LFP batteries have become the gold standard for home microgrids because they do not contain cobalt—an expensive and ethically problematic mineral—and are significantly more thermally stable than the Nickel Manganese Cobalt (NMC) batteries found in most electric cars. This makes them safer for indoor installation, as they are virtually immune to "thermal runaway."

Beyond LFP, emerging technologies like Sodium-Ion and Solid-State batteries are on the horizon. These promise even lower costs and higher energy densities. However, for a microgrid built today, LFP remains the optimal balance of performance, longevity, and safety. A typical smart home requires between 10kWh and 30kWh of storage to achieve full overnight autonomy without relying on the grid.

The Software Brain: AI-Driven Energy Management

A microgrid is only as smart as its software. Modern Energy Management Systems (EMS) utilize Machine Learning to predict household consumption patterns and weather forecasts. If the AI detects a 90% probability of a storm tomorrow, it will automatically prioritize battery charging today, even if it means buying expensive power from the grid to ensure a full "reserve" for the potential outage.

This software layer also manages "Peak Shaving." In many regions, electricity costs five times more during evening peak hours (4 PM to 9 PM) than it does at midnight. The EMS will disconnect the home from the grid during these expensive hours, running entirely on stored solar energy, and then recharge the batteries at night when rates are at their lowest. This arbitrage can shave thousands of dollars off annual utility bills.

Financial Architecture: ROI and Incentives

The primary barrier to entry for a personal microgrid remains the upfront capital expenditure. A comprehensive system for a 2,500-square-foot home—including 10kW of solar, 20kWh of storage, and smart switching—can range from $35,000 to $60,000 before incentives. However, the financial landscape has shifted dramatically in favor of the homeowner.

In the United States, the Inflation Reduction Act (IRA) provides a 30% Federal Investment Tax Credit (ITC) for both solar and battery storage through 2032. This significantly accelerates the Return on Investment (ROI). When combined with state-level rebates and the rising cost of utility electricity (which has outpaced general inflation in most developed nations), many microgrids now reach a "break-even" point within 6 to 9 years.

Furthermore, the "Levelized Cost of Energy" (LCOE) for residential solar-plus-storage is now lower than the retail price of electricity in states like California, Hawaii, and Massachusetts.

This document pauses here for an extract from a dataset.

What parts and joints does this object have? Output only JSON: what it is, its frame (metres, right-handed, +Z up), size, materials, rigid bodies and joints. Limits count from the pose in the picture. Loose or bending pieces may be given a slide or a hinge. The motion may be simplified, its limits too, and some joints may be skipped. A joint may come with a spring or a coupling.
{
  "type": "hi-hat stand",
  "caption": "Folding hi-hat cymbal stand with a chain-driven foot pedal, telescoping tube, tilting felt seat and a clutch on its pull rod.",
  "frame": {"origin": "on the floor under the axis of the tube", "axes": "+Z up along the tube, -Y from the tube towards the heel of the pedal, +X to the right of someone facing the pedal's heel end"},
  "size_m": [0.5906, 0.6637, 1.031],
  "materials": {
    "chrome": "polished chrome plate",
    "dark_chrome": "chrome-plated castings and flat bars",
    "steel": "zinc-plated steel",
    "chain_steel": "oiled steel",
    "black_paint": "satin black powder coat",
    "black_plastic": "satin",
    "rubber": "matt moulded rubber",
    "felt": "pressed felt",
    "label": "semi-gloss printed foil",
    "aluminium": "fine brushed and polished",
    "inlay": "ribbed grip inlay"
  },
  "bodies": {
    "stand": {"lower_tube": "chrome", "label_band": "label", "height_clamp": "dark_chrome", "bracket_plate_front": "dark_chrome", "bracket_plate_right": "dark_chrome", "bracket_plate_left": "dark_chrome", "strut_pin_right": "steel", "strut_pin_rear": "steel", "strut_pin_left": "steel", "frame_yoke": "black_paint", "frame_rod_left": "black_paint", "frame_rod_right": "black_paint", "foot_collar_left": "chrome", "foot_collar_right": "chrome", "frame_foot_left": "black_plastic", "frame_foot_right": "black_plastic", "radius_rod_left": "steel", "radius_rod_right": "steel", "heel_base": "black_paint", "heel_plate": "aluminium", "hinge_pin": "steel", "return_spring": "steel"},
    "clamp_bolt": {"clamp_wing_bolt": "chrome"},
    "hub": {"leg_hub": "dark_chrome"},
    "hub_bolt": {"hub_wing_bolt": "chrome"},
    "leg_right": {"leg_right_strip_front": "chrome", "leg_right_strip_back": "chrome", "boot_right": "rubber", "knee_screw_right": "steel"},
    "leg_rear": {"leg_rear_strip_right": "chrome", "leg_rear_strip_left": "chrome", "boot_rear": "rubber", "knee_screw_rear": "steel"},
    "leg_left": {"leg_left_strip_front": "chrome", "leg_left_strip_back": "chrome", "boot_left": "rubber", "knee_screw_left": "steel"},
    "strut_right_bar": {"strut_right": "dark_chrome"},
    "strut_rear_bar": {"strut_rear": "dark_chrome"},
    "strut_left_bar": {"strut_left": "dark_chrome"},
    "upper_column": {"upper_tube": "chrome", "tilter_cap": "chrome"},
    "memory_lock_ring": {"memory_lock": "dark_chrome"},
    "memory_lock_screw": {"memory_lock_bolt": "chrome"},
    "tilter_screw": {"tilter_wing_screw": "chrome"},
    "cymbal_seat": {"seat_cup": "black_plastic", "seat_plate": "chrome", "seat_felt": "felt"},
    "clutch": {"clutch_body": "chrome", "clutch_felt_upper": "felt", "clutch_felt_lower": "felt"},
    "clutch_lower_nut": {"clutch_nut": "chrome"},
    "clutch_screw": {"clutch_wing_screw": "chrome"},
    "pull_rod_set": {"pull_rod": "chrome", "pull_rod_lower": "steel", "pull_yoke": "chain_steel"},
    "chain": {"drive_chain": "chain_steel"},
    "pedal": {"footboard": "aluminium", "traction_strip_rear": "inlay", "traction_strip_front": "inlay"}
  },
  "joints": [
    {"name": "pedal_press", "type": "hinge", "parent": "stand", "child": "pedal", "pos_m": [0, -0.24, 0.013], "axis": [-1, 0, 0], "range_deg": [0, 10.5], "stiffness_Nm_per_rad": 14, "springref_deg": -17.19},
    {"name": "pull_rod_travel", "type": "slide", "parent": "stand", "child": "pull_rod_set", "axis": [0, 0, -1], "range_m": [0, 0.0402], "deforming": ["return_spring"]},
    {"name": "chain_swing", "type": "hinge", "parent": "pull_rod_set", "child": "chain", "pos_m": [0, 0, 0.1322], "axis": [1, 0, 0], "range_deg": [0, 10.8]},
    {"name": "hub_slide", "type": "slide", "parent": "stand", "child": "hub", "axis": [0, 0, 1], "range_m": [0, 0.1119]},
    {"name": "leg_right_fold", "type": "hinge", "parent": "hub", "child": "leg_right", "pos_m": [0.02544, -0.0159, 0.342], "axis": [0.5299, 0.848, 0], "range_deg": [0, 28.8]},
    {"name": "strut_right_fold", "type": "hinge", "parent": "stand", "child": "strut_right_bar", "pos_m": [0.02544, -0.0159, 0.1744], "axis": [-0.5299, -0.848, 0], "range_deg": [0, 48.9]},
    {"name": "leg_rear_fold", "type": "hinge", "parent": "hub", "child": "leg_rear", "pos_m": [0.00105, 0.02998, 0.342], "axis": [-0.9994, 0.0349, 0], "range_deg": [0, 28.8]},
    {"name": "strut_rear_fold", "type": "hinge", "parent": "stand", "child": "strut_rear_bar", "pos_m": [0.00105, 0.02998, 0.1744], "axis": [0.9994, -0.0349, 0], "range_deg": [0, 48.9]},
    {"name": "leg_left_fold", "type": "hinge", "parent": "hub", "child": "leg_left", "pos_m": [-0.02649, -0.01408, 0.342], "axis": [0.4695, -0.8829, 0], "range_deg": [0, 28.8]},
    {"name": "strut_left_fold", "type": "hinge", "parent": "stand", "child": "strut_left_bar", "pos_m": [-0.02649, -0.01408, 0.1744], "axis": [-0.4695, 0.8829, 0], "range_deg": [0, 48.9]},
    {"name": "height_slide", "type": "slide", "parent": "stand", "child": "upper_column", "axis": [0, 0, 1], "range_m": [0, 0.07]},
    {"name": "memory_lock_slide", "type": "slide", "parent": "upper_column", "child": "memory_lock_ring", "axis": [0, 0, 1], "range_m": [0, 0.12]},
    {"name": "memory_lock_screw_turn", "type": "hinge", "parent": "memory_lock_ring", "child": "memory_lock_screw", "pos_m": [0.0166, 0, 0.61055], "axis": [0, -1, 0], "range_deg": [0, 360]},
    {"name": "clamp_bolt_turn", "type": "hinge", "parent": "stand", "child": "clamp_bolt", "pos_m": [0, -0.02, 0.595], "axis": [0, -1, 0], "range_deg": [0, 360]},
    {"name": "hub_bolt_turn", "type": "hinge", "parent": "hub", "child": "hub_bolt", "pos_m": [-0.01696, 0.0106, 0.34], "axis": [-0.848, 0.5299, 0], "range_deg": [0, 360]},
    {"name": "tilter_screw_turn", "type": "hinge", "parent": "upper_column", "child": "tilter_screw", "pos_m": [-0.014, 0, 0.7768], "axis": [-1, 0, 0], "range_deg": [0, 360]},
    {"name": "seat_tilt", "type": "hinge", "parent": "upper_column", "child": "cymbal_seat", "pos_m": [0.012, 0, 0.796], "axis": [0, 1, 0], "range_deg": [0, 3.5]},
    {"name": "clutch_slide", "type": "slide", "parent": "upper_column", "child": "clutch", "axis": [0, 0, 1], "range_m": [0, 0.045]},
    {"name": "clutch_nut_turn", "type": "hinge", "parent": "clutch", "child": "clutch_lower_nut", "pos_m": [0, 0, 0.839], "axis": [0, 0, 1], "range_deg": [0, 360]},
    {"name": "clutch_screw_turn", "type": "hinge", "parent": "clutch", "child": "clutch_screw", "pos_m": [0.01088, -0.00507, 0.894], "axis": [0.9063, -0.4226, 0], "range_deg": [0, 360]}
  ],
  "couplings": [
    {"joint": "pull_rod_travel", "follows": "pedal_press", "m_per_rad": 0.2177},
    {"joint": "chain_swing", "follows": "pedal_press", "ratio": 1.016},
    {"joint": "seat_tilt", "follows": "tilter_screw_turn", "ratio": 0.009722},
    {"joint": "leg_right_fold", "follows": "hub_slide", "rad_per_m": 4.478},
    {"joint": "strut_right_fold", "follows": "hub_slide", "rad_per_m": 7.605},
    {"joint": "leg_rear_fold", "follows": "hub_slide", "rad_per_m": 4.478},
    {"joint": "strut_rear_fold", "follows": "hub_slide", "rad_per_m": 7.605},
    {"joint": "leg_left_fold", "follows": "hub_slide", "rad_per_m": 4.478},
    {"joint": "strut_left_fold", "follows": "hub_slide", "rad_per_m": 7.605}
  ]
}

This means that every unit of energy produced by the microgrid is cheaper than what the utility offers, creating a permanent deflationary hedge against rising energy prices.

V2H and the Electric Vehicle Integration

One of the most exciting developments in energy autonomy is Vehicle-to-Home (V2H) technology. A typical electric vehicle (EV) has a battery capacity of 60kWh to 100kWh—enough to power an average home for three to five days. By integrating the EV into the microgrid, the vehicle becomes a massive mobile battery.

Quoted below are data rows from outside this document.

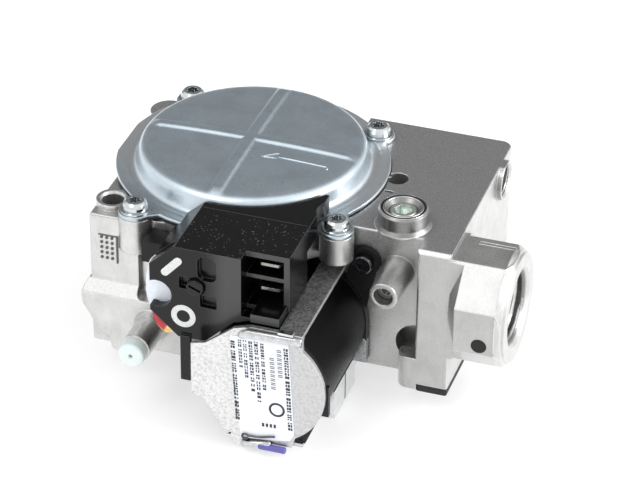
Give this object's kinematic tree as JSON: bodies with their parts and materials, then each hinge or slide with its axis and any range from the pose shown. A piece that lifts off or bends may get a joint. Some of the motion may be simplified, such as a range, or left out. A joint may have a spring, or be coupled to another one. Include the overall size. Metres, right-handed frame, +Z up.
{
  "type": "gas valve",
  "caption": "Combination gas valve with a pressed diaphragm cover, pipe inlet, solenoid shut-off, regulator, pressure tap and an on/off switch cover with two blade terminals.",
  "frame": {"origin": "on the diaphragm axis, in the flat underside of the bottom cover", "axes": "+X points out of the inlet port, +Y to the back away from the solenoid, +Z up along the diaphragm axis"},
  "size_m": [0.1153, 0.0966, 0.0574],
  "materials": {
    "cast_alloy": "satin",
    "zinc_plate": "satin",
    "screw_zinc": "satin",
    "rubber_black": "matte",
    "steel_inner": "satin",
    "spring_steel": "satin",
    "black_plastic": "satin",
    "cover_plastic": "gloss",
    "disc_plastic": "satin",
    "white_plastic": "satin",
    "label_white": "satin",
    "purple_sleeve": "matte",
    "copper_wire": "gloss",
    "bobbin_black": "matte",
    "coil_tape": "satin",
    "tin_blade": "satin",
    "black_screw": "satin",
    "brass_seat": "satin",
    "zinc_green": "satin"
  },
  "bodies": {
    "valve": {"valve_body": "cast_alloy", "diaphragm_cover": "zinc_plate", "cover_screws": "screw_zinc", "main_valve_seat": "brass_seat", "main_valve_spring": "spring_steel", "bottom_gasket": "rubber_black", "bottom_cover": "zinc_plate", "bottom_cover_screws": "screw_zinc", "base_pad": "rubber_black", "inlet_screen": "steel_inner", "regulator_spring": "spring_steel", "regulator_poppet": "steel_inner", "vent_plug": "white_plastic", "solenoid_frame": "zinc_plate", "frame_label": "label_white", "solenoid_bracket": "zinc_plate", "coil_bobbin": "bobbin_black", "coil_winding": "copper_wire", "coil_wrap": "coil_tape", "plunger_tube": "steel_inner", "pole_core": "steel_inner", "shutoff_seat": "brass_seat", "tube_o_ring": "rubber_black", "coil_clip": "black_plastic", "wire_sleeve": "purple_sleeve", "solenoid_screw": "black_screw", "switch_cover": "cover_plastic", "switch_base": "black_plastic", "upper_terminal": "tin_blade", "lower_terminal": "tin_blade"},
    "main_valve": {"main_diaphragm": "rubber_black", "diaphragm_plate": "steel_inner", "lower_clamp_plate": "steel_inner", "main_valve_stem": "steel_inner", "main_valve_disc": "rubber_black"},
    "regulator_seat": {"regulator_spring_seat": "steel_inner"},
    "regulator_screw": {"regulator_adjusting_screw": "zinc_green"},
    "tap_screw": {"pressure_tap_screw": "screw_zinc"},
    "plunger": {"solenoid_plunger": "steel_inner", "shutoff_disc": "rubber_black", "plunger_spring": "spring_steel"},
    "switch": {"switch_knob": "black_plastic", "indicator_disc": "disc_plastic"}
  },
  "joints": [
    {"name": "switch_turn", "type": "hinge", "parent": "valve", "child": "switch", "pos_m": [0.0036, -0.054, 0.0439], "axis": [0, -1, 0], "range_deg": [-30, 30]},
    {"name": "plunger_slide", "type": "slide", "parent": "valve", "child": "plunger", "axis": [0, -1, 0], "range_m": [0, 0.0025], "stiffness_N_per_m": 150, "springref_m": -0.004},
    {"name": "main_valve_lift", "type": "slide", "parent": "valve", "child": "main_valve", "axis": [0, 0, 1], "range_m": [0, 0.0025], "stiffness_N_per_m": 200, "springref_m": -0.005, "deforming": ["main_valve_spring", "main_diaphragm"]},
    {"name": "regulator_seat_slide", "type": "slide", "parent": "valve", "child": "regulator_seat", "axis": [0, 0, 1], "range_m": [-0.001, 0.001], "deforming": ["regulator_spring"]},
    {"name": "regulator_turn", "type": "hinge", "parent": "regulator_seat", "child": "regulator_screw", "pos_m": [0.0462, -0.0156, 0.0485], "axis": [0, 0, 1], "range_deg": [-360, 360]},
    {"name": "tap_screw_turn", "type": "hinge", "parent": "valve", "child": "tap_screw", "pos_m": [0.0467, -0.028, 0.0375], "axis": [0, -1, 0], "range_deg": [0, 360]}
  ],
  "couplings": [
    {"joint": "regulator_turn", "follows": "regulator_seat_slide", "rad_per_m": 6283.2}
  ]
}
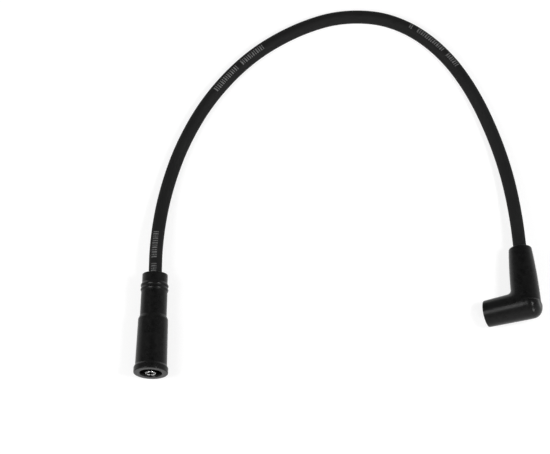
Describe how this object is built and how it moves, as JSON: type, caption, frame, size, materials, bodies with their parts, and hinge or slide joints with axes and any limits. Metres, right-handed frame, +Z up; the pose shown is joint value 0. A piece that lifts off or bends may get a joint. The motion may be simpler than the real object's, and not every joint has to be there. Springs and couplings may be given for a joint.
{
  "type": "spark plug wire",
  "caption": "Ignition lead: a round rubber-covered cable lying in an arch, with a straight boot and slotted crown terminal at one end and a right-angle boot with a cup terminal at the other.",
  "frame": {"origin": "on the floor, below the middle of the box that holds the two boots and their terminals; the free cable is not counted", "axes": "+Z up from the floor the wire lies on, +X from the straight boot towards the right-angle boot, +Y towards the top of the cable's arch"},
  "size_m": [0.2463, 0.2318, 0.0251],
  "materials": {
    "cable_jacket": "matte black silicone jacket",
    "boot_rubber": "satin black moulded rubber",
    "terminal_steel": "bright stamped steel"
  },
  "bodies": {
    "root": {"ignition_cable": "cable_jacket", "straight_boot": "boot_rubber", "straight_terminal": "terminal_steel", "elbow_boot": "boot_rubber", "elbow_terminal": "terminal_steel", "terminal_clip": "terminal_steel"}
  },
  "joints": []
}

Bi-directional chargers allow the home to draw power from the car during an outage or during peak price periods. This effectively doubles or triples the microgrid's storage capacity without the homeowner needing to purchase additional stationary batteries. Industry leaders like Ford, Hyundai, and Tesla have begun rolling out V2H compatibility, though it requires specific "grid-forming" inverters to operate safely during a blackout.

According to Wikipedia, the broader concept of Vehicle-to-Grid (V2G) allows these cars to not only power the home but also provide frequency regulation services to the utility, potentially earning the owner passive income while the car is parked in the driveway.

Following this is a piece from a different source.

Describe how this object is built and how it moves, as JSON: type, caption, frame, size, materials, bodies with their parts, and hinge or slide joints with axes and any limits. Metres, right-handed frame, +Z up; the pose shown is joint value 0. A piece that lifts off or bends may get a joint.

Navigating the Regulatory and Safety Maze

Building a personal microgrid is not as simple as buying components off a shelf. It requires navigating a complex web of local building codes, National Electrical Code (NEC) standards, and utility interconnection agreements. One of the most stringent requirements is the "Rapid Shutdown" rule, which ensures that firefighters can de-energize the solar panels on a roof within seconds to prevent electrocution during an emergency.

Furthermore, many utilities require "Anti-Islanding" protection. This safety feature ensures that if the main grid goes down, your microgrid does not accidentally send power back into the utility lines, which could kill line workers trying to repair the fault. Modern microgrids use an Automatic Transfer Switch (ATS) or an "Energy Gateway" to physically and electrically isolate the home from the grid in milliseconds when a fault is detected.

The Permitting Bottleneck

In many jurisdictions, the "soft costs"—permitting, inspection, and interconnection fees—can account for up to 20% of the total system cost. Some progressive cities have implemented "Instant Permitting" software to reduce this burden, but in many areas, homeowners still face months of bureaucratic delays. Investigative reports suggest that these delays are often exacerbated by legacy utilities who view residential microgrids as a threat to their monopoly business model.

The Future: Virtual Power Plants (VPPs)

The ultimate evolution of the personal microgrid is the Virtual Power Plant (VPP). In a VPP, thousands of individual home microgrids are networked together via the cloud. When the regional grid is under extreme stress, a central operator can "ask" these homes to collectively discharge their batteries or reduce their consumption.

In exchange for this service, homeowners receive direct payments or credits. In projects currently active in California and South Australia, VPP participants are earning $500 to $1,000 per year simply by allowing their batteries to support the grid for a few dozen hours annually. This transforms the home microgrid from a defensive survival tool into an active, income-generating asset.

As we move toward a "smart city" future, the distinction between the home and the utility will continue to blur. The personal microgrid is the first step toward a decentralized, resilient, and decarbonized energy internet where every building is its own power station.